Succession planning is the process of identifying and developing employees who can fill key positions in a company, when there is a vacancy, whether planned or unplanned. An efficient process ensures that the business continues to operate efficiently at all times. It starts with identifying key positions. Succession planning is an important part of Business Continuity Planning (BCP), which is integral for each company. It is the people in a company that set it apart from its competitors.
Given the importance of succession planning, SEBI LODR Regulations, 2015 has made it mandatory for the Boards of listed companies to oversee the process of succession planning, and to satisfy themselves that adequate plans have been made for succession of both Directors and senior management. This has to be disclosed in the Annual report. The Nomination and Remuneration Committee is usually tasked by the Board to oversee this process.
Some of the points to be considered in succession planning are –
- Internal candidate versus hiring from outside: The two approaches to succession planning that are often spoken about are promotion of internal candidates or hiring from outside. While internal promotions are a source of motivation for existing employees, at times it could result in choosing from a limited pool of persons, who may not be the best to be promoted for higher roles. Hiring from outside helps bring in freshness of thought, and helps in casting the net wider, so that the best person is chosen for a job. However, this may result in cultural issues, if the new person is not able to adjust. There is no one best approach. Each company should decide its approach based on how quickly it wants to fill the position, the nature of the role, the expectations from the new person, internal bench strength, and the business model.

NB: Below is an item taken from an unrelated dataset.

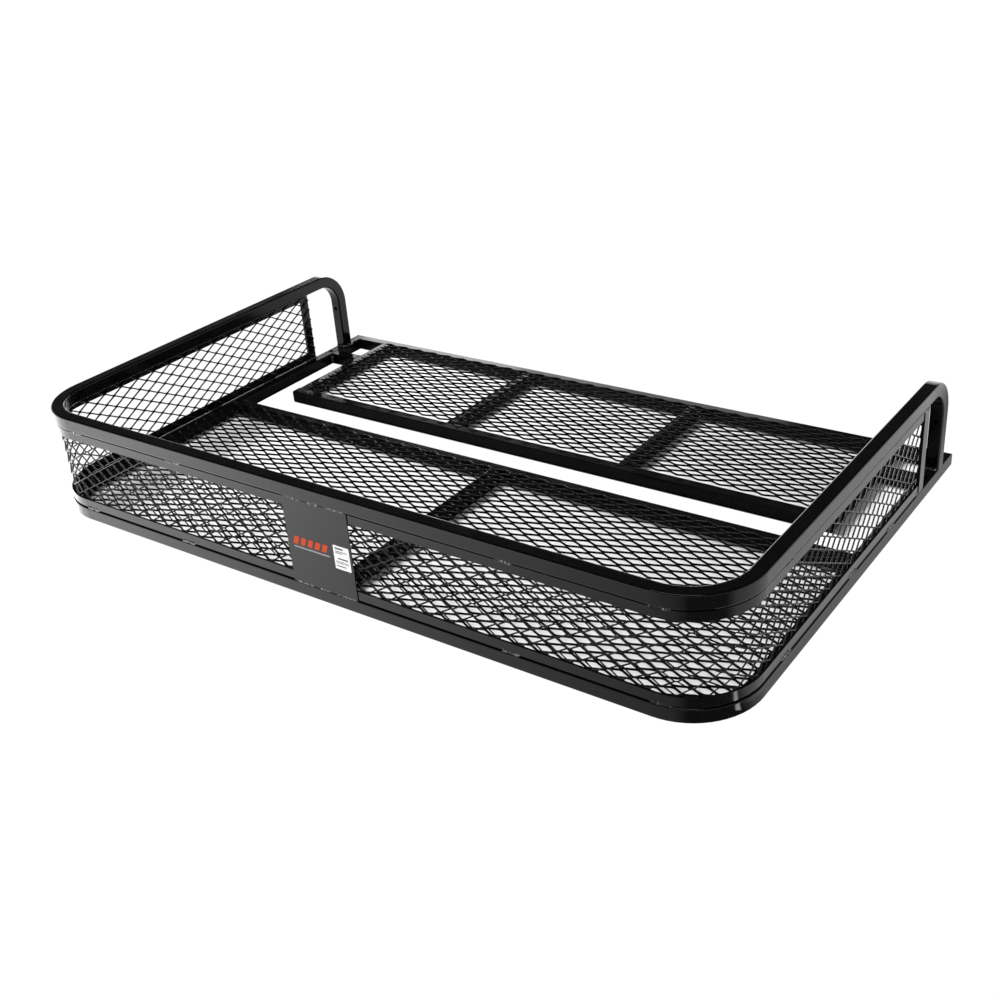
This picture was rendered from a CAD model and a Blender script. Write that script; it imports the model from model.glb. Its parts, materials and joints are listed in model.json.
import json
from collections import namedtuple
from math import ceil, cos, floor, pi, radians, sin, sqrt
from random import Random

import bpy
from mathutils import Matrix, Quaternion, Vector


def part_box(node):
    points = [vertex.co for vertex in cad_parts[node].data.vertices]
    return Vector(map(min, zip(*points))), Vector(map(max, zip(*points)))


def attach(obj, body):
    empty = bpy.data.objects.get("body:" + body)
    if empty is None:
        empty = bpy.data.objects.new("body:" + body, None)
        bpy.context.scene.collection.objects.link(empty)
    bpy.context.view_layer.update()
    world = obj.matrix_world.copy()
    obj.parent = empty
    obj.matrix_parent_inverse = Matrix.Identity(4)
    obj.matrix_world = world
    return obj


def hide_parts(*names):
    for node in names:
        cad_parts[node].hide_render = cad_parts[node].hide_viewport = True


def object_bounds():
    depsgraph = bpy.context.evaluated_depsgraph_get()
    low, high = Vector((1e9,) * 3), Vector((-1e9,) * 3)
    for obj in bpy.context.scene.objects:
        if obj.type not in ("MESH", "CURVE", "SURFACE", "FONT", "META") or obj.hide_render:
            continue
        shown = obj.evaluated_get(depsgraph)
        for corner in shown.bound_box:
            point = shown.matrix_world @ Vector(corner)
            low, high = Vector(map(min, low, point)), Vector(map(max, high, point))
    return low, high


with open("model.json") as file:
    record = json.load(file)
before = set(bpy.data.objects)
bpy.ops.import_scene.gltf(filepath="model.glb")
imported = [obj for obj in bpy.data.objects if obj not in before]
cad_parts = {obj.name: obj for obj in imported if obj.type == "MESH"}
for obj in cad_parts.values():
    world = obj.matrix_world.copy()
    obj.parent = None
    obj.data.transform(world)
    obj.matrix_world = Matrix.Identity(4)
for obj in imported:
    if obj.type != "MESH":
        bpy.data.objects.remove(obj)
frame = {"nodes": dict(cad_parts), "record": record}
cad_low, cad_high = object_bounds()

# ---- Places, all read from the frame ----

LEFT, FRONT = cad_low.x, cad_low.y
RIGHT, REAR, TOP = cad_high
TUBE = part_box("base_rail")[1].z
INNER_X = RIGHT - TUBE
RAIL_UNDERSIDE = TOP - TUBE
PLATE_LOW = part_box("nameplate")[0]
LOWER_BAND_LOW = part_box("lower_band")[0]
WALL_LOW, WALL_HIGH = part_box("front_wall_mesh")
CORNER_LOW, CORNER_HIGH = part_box("right_corner_mesh")
SIDE_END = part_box("right_wall_mesh")[1].y
LABEL_LOW, LABEL_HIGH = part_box("label")
SLOT_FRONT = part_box("front_deck_rear_bar")[1].y
SLOT_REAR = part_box("rear_deck_front_bar")[0].y
DECK_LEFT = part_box("rear_deck_left_bar")[0].x
LEG_SETBACK = 0.0590
LEG_FRONT = REAR - LEG_SETBACK
BAND_GAP = LOWER_BAND_LOW.z - TUBE

# ---- Expanded metal: pitches of the diamonds, and the strand's section ----

LONG_WAY = 0.032
SHORT_WAY = 0.0175
STRAND_THICKNESS = 0.0015
STRAND_CHAMFER = 0.0003
BOND_LENGTH = 0.0035
BOND_OVERLAP = 0.9
SHORTEST_SHARE = 0.02
Strand = namedtuple("Strand", "tilt width")
DECK_STRAND = Strand(radians(55), 0.0027)
WALL_STRAND = Strand(radians(48), 0.0021)

# Edges sharper than this stay crisp
CREASE = radians(50)


def piece_from(name, vertices, faces, material):
    """A mesh object with smooth faces and its edges kept crisp, riding on the carrier."""
    mesh = bpy.data.meshes.new(name)
    mesh.from_pydata(vertices, [], faces)
    mesh.validate()
    mesh.shade_smooth()
    mesh.set_sharp_from_angle(angle=CREASE)
    mesh.materials.append(material)
    piece = bpy.data.objects.new(name, mesh)
    bpy.context.scene.collection.objects.link(piece)
    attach(piece, "root")
    return piece


def add_tube(vertices, faces, rings):
    """Skin a closed tube over rings of equal size, with both ends capped."""
    start = len(vertices)
    size = len(rings[0])
    for ring in rings:
        vertices.extend(ring)
    for i in range(len(rings) - 1):
        low = start + i * size
        for j in range(size):
            k = (j + 1) % size
            faces.append((low + j, low + k, low + size + k, low + size + j))
    faces.append(tuple(range(start + size - 1, start - 1, -1)))
    last = start + (len(rings) - 1) * size
    faces.append(tuple(range(last, last + size)))


# ---- Materials ----

EDGE_RADIUS = 0.0016
# Cosines of how far a rounded edge turns the normal, where it starts to count and where it counts fully
EDGE_STARTS, EDGE_FULL = 0.98, 0.80
SCUFF_SCALE, SPECK_SCALE, PATCH_SCALE = 55.0, 900.0, 14.0
SPECK_SHARE = 0.5
PATCH_SMOOTH, PATCH_ROUGH = 0.75, 1.35
WORN_ROUGHNESS = 0.18
PEEL_HEIGHT = 0.0002
MOTTLE_SCALE, GRAIN_SCALE = 600.0, 1500.0
GRAIN_STRENGTH, GRAIN_HEIGHT = 0.1, 0.0001
def node(tree, kind, **settings):
    made = tree.nodes.new(kind)
    for key, value in settings.items():
        setattr(made, key, value)
    return made


def noise(tree, position, scale, detail=3.0):
    made = node(tree, "ShaderNodeTexNoise")
    made.inputs["Scale"].default_value = scale
    made.inputs["Detail"].default_value = detail
    tree.links.new(position, made.inputs["Vector"])
    return made.outputs["Fac"]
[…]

- How many potential successors to select/ groom: Very few companies proactively plan for succession in regard to key positions. However, for companies that do plan, one of the problems that they sometimes face is that by the time the successor has to take over, the context and business model of the company may have changed, thereby making the successor either unsuitable or irrelevant for the redefined role.
- Retention of the second best: Companies that identify and groom at least two successors, to somewhat avoid this problem, very rarely give thought to career progression for the person who does not get promoted. Invariably, this person leaves the company, causing a huge loss. Retention of the second best, if necessary, by reassignment or relocation, should also be a part of this process.
- Extension of term of employment: Also, in a number of companies it is observed that some persons manning key positions are either on extension or their term is about to get over due to the retirement policy of the company. Planning for these key positions should be done proactively, rather than considering extension of their term, at the proverbial last minute.
- Succession planning of persons other than CEO/ CXOs: In the past, succession planning was considered important for key positions within the company, such as those of the CEO and other CXOs. Of late, however, there has been an increasing amount of focus being given to succession planning of Board members as also of middle level management, especially with Covid-induced uncertainties. Forward looking family-owned businesses too are increasing their focus on succession for key positions, including that of the Founder, especially in companies with first generation founders.
- Succession planning for Board members: Board members usually have a fixed tenure, and it is known well in advance when the tenure will end. Most companies wait for the tenure to be completed before inducting a new Director. However, identifying and onboarding a new Director too is a time-consuming process. Instead of waiting for the term to be completed, it would be ideal if a Board can start the identification, and if possible, onboarding, of the new Director before the tenure of the outgoing Director is completed, since this would give an overlap.
- Succession planning for middle level positions: Middle level positions, which were earlier not given as much priority in succession planning, are suddenly getting a lot of importance, especially with Covid-induced burnouts and mortalities. Replacements for such persons may not be available internally, and hiring and onboarding would result in time gaps.
- Succession planning in family owned businesses: Increasingly, a number of forward-looking family-owned businesses have also started planning for succession. This could include succession for the roles manned by the family persons, such as those of the Chairperson or top management. Some such businesses have also gradually moved from being ‘family owned and family run’ to ‘family owned and professional managed/run’. In the case of the latter, family members could either serve as Non-Executive Board members, or the Founder/promoter could be the Executive Chair, with top management being manned by professionals. Some businesses have also adopted a structure wherein some managerial positions are with family members, and the others have been given to professional management.
- Succession planning in public sector undertakings: In the case of public sector companies and public sector banks, it is noticed that the Government usually decides the appointment of key persons. Over the years, there has been a lot of delay in appointment of Chairpersons, Independent Directors, Nominee Directors, CMDs, Whole-time Directors and the like, with several key positions in a number of organisations vacant even now. This adversely impacts on the functioning of the organisation.
More often than not, the insecurity of leaving one’s chair/ position, and/or the unreasonable and unstated expectation of immortality, prevents companies from being proactive about succession planning. However for companies that want to succeed, succession planning is planning for success.